AIM OF THE TASK -> Every line below that holds the string "bodies" should be copied out.

COLLECTED MATERIAL ->
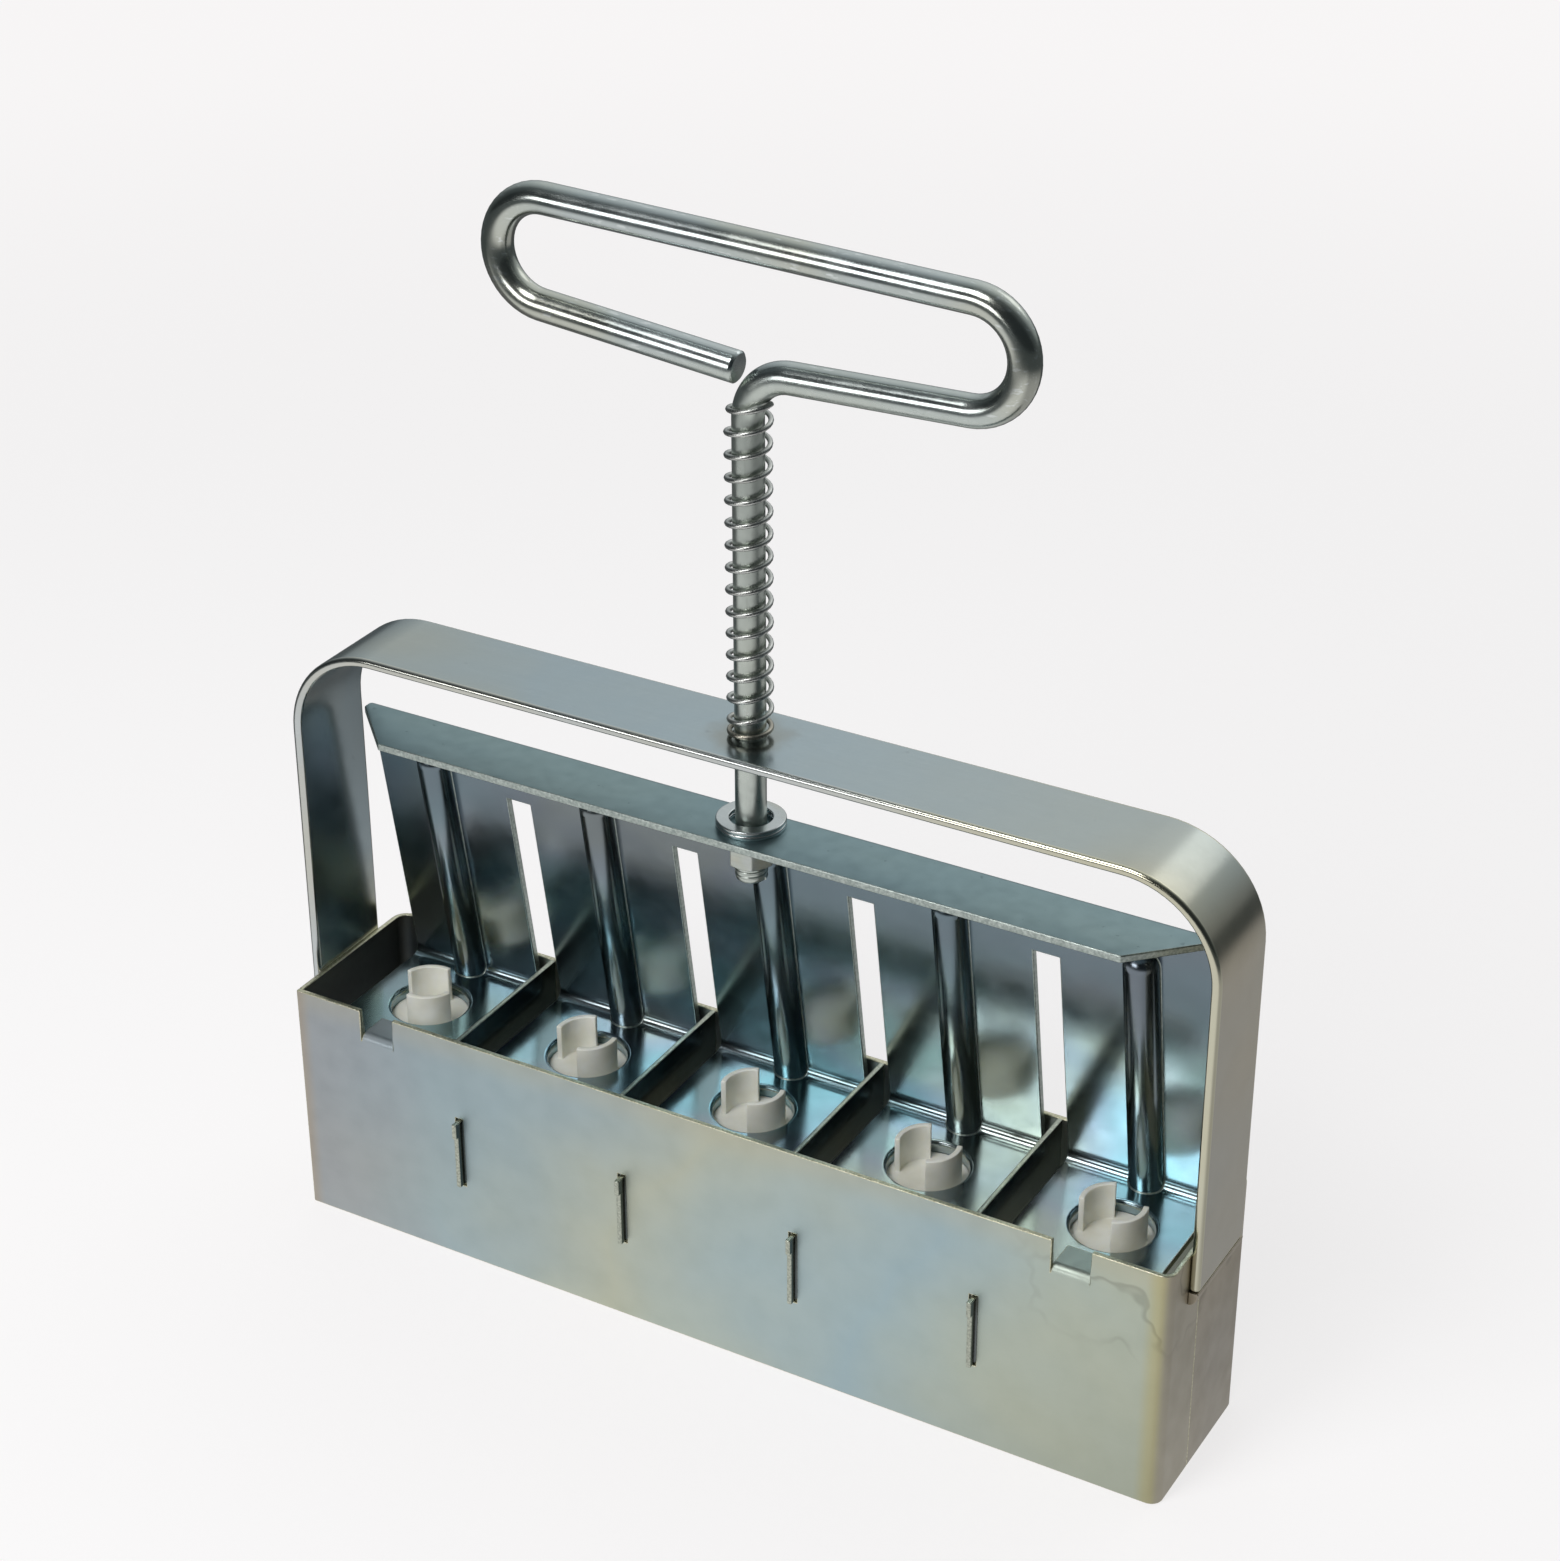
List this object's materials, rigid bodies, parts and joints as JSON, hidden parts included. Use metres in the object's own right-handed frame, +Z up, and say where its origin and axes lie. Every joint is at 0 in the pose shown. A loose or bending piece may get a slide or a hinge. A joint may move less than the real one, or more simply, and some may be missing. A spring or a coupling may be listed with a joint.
{
  "type": "soil blocker",
  "caption": "Hand soil blocker: a row of open-bottomed steel cells in a casing with a carrying strap, and a sprung plunger with seed pins, pushed down by a bent-rod grip.",
  "frame": {"origin": "centre of the casing's bottom rim, on the surface that the tool stands on", "axes": "+X along the row of cells to the right as seen from the front, +Y from front to rear, +Z up along the rod"},
  "size_m": [0.2, 0.0412, 0.2291],
  "materials": {
    "casing_zinc": "satin zinc plate with a clear blue to straw passivate",
    "divider_zinc": "satin zinc plate, straw-coloured on its cut edges",
    "strap_zinc": "semi-gloss zinc plate on flat bar, straw-coloured at the edges",
    "weld_metal": "rippled weld bead under zinc plate",
    "plunger_zinc": "bright blue-passivated zinc on pressed sheet",
    "nylon": "natural milky moulded nylon",
    "rod_zinc": "bright zinc plate on drawn rod",
    "hardware_zinc": "bright zinc plate",
    "spring_steel": "drawn spring wire, bright zinc plate"
  },
  "bodies": {
    "casing": {"front_panel": "casing_zinc", "rear_shell": "casing_zinc", "divider_1": "divider_zinc", "divider_2": "divider_zinc", "divider_3": "divider_zinc", "divider_4": "divider_zinc", "carry_strap": "strap_zinc", "weld_left": "weld_metal", "weld_right": "weld_metal", "return_spring": "spring_steel"},
    "plunger": {"plunger_plate": "plunger_zinc", "seed_pin_1": "nylon", "seed_pin_2": "nylon", "seed_pin_3": "nylon", "seed_pin_4": "nylon", "seed_pin_5": "nylon", "handle_rod": "rod_zinc", "washer_upper": "hardware_zinc", "washer_lower": "hardware_zinc", "lock_washer": "hardware_zinc", "lock_nut": "hardware_zinc"}
  },
  "joints": [
    {"name": "plunger_slide", "type": "slide", "parent": "casing", "child": "plunger", "axis": [0, 0, -1], "range_m": [0, 0.042], "stiffness_N_per_m": 1000, "springref_m": -0.008, "deforming": ["return_spring"]}
  ]
}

EXPECTED ANSWER ->
List this object's materials, rigid bodies, parts and joints as JSON, hidden parts included. Use metres in the object's own right-handed frame, +Z up, and say where its origin and axes lie. Every joint is at 0 in the pose shown. A loose or bending piece may get a slide or a hinge. A joint may move less than the real one, or more simply, and some may be missing. A spring or a coupling may be listed with a joint.
  "bodies": {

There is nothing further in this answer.